The view here is that Michigan State’s receiver group is better than some think. Collectively this group does two things very well: (1) pattern sharpness and (2) catching the ball, at least so far. This group plays hard, has progressed nicely, and there is talent.
Michigan State has the traditional pro offense that with a sound pass pro from the line and a strong arm quarterback can still be very problematical for a defense, even in this age of great defensive athletes and spread offenses. While this offense is not as white hot exciting as say a Furtwangler Beethoven performance, it has variety enough to offer smart options and the chance of creating a balanced offense.
Michigan State runs quick slants well, expect this against young man to man receivers. Lewerke has good accuracy on this pattern and the young defenders biggest task is to prevent the mess up that turns a ten yard pattern into a touchdown.
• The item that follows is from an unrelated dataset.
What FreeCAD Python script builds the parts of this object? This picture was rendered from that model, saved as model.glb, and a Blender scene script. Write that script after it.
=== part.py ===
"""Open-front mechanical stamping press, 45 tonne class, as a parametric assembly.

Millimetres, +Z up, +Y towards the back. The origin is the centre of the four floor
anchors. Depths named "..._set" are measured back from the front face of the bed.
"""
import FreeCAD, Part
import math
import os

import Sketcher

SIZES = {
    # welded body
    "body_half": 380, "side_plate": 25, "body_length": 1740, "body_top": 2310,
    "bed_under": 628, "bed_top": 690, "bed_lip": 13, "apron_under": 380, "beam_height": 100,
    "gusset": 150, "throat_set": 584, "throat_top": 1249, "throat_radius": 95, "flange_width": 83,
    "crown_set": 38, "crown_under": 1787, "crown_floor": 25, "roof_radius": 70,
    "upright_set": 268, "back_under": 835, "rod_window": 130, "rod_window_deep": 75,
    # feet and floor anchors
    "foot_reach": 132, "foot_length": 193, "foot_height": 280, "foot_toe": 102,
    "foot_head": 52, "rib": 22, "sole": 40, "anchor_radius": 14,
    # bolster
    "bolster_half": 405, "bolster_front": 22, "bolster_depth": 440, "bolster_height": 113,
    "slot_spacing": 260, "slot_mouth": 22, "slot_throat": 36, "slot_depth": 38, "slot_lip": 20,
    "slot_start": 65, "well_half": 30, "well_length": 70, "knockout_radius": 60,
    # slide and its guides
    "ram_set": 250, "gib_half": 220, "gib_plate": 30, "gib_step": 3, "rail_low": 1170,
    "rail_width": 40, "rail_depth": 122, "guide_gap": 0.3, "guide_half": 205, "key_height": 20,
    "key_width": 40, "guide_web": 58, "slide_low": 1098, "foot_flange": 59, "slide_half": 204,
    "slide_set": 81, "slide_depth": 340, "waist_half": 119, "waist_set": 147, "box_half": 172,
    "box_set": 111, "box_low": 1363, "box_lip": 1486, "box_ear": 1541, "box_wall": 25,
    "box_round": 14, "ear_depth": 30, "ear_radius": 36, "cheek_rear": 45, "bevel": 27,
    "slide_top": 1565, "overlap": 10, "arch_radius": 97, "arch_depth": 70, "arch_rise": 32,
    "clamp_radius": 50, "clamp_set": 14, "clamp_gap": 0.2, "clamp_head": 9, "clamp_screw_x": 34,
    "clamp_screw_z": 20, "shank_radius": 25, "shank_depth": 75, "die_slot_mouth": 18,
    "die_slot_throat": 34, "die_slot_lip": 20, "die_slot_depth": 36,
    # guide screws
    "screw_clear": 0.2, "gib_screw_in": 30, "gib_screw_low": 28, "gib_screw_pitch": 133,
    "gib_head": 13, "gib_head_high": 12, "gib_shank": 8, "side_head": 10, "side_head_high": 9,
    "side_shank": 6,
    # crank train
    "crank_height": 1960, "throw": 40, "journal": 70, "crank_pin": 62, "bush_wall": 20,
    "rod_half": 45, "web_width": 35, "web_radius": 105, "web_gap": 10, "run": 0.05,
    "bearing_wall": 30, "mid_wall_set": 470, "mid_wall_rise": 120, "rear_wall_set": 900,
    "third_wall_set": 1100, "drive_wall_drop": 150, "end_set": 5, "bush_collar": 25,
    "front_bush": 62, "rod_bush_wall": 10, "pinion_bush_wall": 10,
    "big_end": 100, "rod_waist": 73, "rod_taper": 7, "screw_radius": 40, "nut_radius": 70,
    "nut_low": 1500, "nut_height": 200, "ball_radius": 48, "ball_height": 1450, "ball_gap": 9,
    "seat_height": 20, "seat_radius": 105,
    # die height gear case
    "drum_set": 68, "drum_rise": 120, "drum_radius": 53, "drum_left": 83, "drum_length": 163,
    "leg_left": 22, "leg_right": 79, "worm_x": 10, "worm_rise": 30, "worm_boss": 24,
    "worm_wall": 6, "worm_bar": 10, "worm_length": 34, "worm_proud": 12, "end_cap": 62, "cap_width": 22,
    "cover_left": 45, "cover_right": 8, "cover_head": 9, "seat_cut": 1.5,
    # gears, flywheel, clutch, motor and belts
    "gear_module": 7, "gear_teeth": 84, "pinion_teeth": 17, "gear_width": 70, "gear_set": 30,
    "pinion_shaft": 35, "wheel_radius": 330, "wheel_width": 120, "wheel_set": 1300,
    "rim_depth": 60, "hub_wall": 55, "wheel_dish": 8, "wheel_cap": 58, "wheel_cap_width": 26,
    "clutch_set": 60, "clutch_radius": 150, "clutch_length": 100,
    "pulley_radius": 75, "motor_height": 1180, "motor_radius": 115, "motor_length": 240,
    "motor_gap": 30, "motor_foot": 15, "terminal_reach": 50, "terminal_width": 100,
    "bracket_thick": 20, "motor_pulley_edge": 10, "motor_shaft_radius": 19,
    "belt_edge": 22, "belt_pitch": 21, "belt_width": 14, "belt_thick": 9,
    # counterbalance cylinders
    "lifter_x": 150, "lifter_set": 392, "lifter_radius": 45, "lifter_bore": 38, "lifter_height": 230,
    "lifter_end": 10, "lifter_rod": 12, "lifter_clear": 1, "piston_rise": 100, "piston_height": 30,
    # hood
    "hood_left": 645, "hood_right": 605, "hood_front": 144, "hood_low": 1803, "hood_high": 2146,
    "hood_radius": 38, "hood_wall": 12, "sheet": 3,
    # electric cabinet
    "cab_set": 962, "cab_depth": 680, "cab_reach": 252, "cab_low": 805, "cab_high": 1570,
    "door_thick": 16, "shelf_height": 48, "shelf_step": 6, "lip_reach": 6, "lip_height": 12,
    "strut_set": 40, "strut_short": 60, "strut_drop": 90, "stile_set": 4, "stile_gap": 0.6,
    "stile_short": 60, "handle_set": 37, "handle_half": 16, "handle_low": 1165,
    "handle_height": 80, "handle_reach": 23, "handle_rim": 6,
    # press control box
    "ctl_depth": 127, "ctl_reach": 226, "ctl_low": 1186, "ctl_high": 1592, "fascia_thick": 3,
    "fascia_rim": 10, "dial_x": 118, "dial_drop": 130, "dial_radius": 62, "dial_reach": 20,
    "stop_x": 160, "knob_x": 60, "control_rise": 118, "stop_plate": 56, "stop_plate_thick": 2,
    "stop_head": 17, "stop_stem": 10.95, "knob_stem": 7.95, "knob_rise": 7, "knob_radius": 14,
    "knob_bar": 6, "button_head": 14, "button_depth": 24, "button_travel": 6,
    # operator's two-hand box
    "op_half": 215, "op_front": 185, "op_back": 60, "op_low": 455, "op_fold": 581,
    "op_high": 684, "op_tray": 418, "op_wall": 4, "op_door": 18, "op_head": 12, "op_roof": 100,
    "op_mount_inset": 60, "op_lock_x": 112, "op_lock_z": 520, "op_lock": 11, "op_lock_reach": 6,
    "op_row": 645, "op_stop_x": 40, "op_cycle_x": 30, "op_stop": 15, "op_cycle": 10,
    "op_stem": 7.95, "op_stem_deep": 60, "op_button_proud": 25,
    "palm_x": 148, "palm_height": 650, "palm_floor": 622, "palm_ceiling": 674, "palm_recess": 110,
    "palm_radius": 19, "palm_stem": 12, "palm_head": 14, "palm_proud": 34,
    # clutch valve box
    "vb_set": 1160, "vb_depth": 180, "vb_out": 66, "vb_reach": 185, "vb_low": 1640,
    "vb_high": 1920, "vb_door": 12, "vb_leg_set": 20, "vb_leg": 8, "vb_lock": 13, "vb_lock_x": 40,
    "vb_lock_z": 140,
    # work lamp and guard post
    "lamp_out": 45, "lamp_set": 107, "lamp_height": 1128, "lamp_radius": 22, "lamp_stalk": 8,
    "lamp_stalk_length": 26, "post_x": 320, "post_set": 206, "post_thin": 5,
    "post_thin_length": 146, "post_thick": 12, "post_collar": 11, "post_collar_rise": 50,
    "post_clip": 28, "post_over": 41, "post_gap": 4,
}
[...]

Michigan State will run the fly, the fade, the deep out, the deep post; nothing exotic, just time tested. The Spartans simply try to isolate on the perceived weakness after setting up a situation and hit a play. The key remedy is pressure and contain, enough pressure to put Lewerke on the run, and enough contain to pin him down. Easier said than done but UM has the talent and coaching to pull this off.
Michigan State will see how well Purdue used Michigan’s defensive speed against itself and use reverses, trick plays, like the quarterback throw back and flea flickers, and the screen package. Michigan’s defensive line usually does a good job of picking up screen action.
Special teams are sound and for the first time in years, Michigan may have an advantage.
Weird things happen in this game. The key is to be prepared for everything, and that is where the Spartans may think they have a slight advantage. We will see. Hopefully, Lewerke has a much tougher time against the Michigan defense and does not have a chance to pull it out at the very end.